Retype everything in the listing, leaving each line exactly as it is.
□ □ □ □ □
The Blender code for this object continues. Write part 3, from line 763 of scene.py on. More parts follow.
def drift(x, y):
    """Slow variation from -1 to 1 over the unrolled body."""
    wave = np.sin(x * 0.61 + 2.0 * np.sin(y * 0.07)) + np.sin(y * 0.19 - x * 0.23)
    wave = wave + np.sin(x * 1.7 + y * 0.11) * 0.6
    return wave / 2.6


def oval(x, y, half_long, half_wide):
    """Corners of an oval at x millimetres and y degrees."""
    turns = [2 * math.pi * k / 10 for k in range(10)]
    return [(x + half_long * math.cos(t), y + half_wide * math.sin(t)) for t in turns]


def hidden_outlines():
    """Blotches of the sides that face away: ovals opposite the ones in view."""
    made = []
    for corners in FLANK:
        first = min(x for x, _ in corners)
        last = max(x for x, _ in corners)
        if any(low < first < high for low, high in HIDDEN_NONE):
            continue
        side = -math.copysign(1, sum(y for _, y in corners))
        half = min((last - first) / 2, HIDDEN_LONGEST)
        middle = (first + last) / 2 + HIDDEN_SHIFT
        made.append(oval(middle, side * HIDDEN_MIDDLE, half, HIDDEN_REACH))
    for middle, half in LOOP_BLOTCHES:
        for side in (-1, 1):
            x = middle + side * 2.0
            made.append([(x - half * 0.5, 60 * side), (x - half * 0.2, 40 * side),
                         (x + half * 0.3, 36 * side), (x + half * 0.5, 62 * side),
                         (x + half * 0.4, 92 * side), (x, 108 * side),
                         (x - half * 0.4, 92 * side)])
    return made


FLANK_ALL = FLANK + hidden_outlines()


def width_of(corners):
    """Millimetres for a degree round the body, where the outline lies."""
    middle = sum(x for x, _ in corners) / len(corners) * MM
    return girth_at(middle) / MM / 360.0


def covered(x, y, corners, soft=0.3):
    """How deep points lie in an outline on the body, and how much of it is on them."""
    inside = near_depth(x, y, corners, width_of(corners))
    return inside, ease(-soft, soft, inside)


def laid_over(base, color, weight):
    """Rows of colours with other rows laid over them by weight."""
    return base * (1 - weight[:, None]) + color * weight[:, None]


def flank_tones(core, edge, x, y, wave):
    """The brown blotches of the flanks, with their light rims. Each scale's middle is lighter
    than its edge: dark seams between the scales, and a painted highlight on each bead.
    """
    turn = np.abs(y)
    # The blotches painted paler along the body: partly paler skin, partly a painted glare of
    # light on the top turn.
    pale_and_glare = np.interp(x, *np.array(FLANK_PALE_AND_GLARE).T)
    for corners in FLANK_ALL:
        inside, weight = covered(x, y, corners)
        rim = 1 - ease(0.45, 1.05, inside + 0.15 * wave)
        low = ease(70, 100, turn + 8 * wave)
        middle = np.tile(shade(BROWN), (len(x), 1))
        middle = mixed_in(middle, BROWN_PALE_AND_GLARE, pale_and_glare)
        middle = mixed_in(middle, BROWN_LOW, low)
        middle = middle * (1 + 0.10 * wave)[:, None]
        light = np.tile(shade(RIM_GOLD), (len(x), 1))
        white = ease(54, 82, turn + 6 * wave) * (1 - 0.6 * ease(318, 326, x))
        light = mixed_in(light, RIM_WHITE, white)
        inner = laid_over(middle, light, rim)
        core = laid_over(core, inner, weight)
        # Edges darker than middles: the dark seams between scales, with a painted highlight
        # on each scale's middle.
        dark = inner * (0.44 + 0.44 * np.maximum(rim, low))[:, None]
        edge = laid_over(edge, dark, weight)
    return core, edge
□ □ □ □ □
* **OUTPUT OF THE EXERCISE**:
The Blender code for this object continues. Write part 3, from line 763 of scene.py on. More parts follow.
def drift(x, y):
    """Slow variation from -1 to 1 over the unrolled body."""
    wave = np.sin(x * 0.61 + 2.0 * np.sin(y * 0.07)) + np.sin(y * 0.19 - x * 0.23)
    wave = wave + np.sin(x * 1.7 + y * 0.11) * 0.6
    return wave / 2.6


def oval(x, y, half_long, half_wide):
    """Corners of an oval at x millimetres and y degrees."""
    turns = [2 * math.pi * k / 10 for k in range(10)]
    return [(x + half_long * math.cos(t), y + half_wide * math.sin(t)) for t in turns]


def hidden_outlines():
    """Blotches of the sides that face away: ovals opposite the ones in view."""
    made = []
    for corners in FLANK:
        first = min(x for x, _ in corners)
        last = max(x for x, _ in corners)
        if any(low < first < high for low, high in HIDDEN_NONE):
            continue
        side = -math.copysign(1, sum(y for _, y in corners))
        half = min((last - first) / 2, HIDDEN_LONGEST)
        middle = (first + last) / 2 + HIDDEN_SHIFT
        made.append(oval(middle, side * HIDDEN_MIDDLE, half, HIDDEN_REACH))
    for middle, half in LOOP_BLOTCHES:
        for side in (-1, 1):
            x = middle + side * 2.0
            made.append([(x - half * 0.5, 60 * side), (x - half * 0.2, 40 * side),
                         (x + half * 0.3, 36 * side), (x + half * 0.5, 62 * side),
                         (x + half * 0.4, 92 * side), (x, 108 * side),
                         (x - half * 0.4, 92 * side)])
    return made


FLANK_ALL = FLANK + hidden_outlines()


def width_of(corners):
    """Millimetres for a degree round the body, where the outline lies."""
    middle = sum(x for x, _ in corners) / len(corners) * MM
    return girth_at(middle) / MM / 360.0


def covered(x, y, corners, soft=0.3):
    """How deep points lie in an outline on the body, and how much of it is on them."""
    inside = near_depth(x, y, corners, width_of(corners))
    return inside, ease(-soft, soft, inside)


def laid_over(base, color, weight):
    """Rows of colours with other rows laid over them by weight."""
    return base * (1 - weight[:, None]) + color * weight[:, None]


def flank_tones(core, edge, x, y, wave):
    """The brown blotches of the flanks, with their light rims. Each scale's middle is lighter
    than its edge: dark seams between the scales, and a painted highlight on each bead.
    """
    turn = np.abs(y)
    # The blotches painted paler along the body: partly paler skin, partly a painted glare of
    # light on the top turn.
    pale_and_glare = np.interp(x, *np.array(FLANK_PALE_AND_GLARE).T)
    for corners in FLANK_ALL:
        inside, weight = covered(x, y, corners)
        rim = 1 - ease(0.45, 1.05, inside + 0.15 * wave)
        low = ease(70, 100, turn + 8 * wave)
        middle = np.tile(shade(BROWN), (len(x), 1))
        middle = mixed_in(middle, BROWN_PALE_AND_GLARE, pale_and_glare)
        middle = mixed_in(middle, BROWN_LOW, low)
        middle = middle * (1 + 0.10 * wave)[:, None]
        light = np.tile(shade(RIM_GOLD), (len(x), 1))
        white = ease(54, 82, turn + 6 * wave) * (1 - 0.6 * ease(318, 326, x))
        light = mixed_in(light, RIM_WHITE, white)
        inner = laid_over(middle, light, rim)
        core = laid_over(core, inner, weight)
        # Edges darker than middles: the dark seams between scales, with a painted highlight
        # on each scale's middle.
        dark = inner * (0.44 + 0.44 * np.maximum(rim, low))[:, None]
        edge = laid_over(edge, dark, weight)
    return core, edge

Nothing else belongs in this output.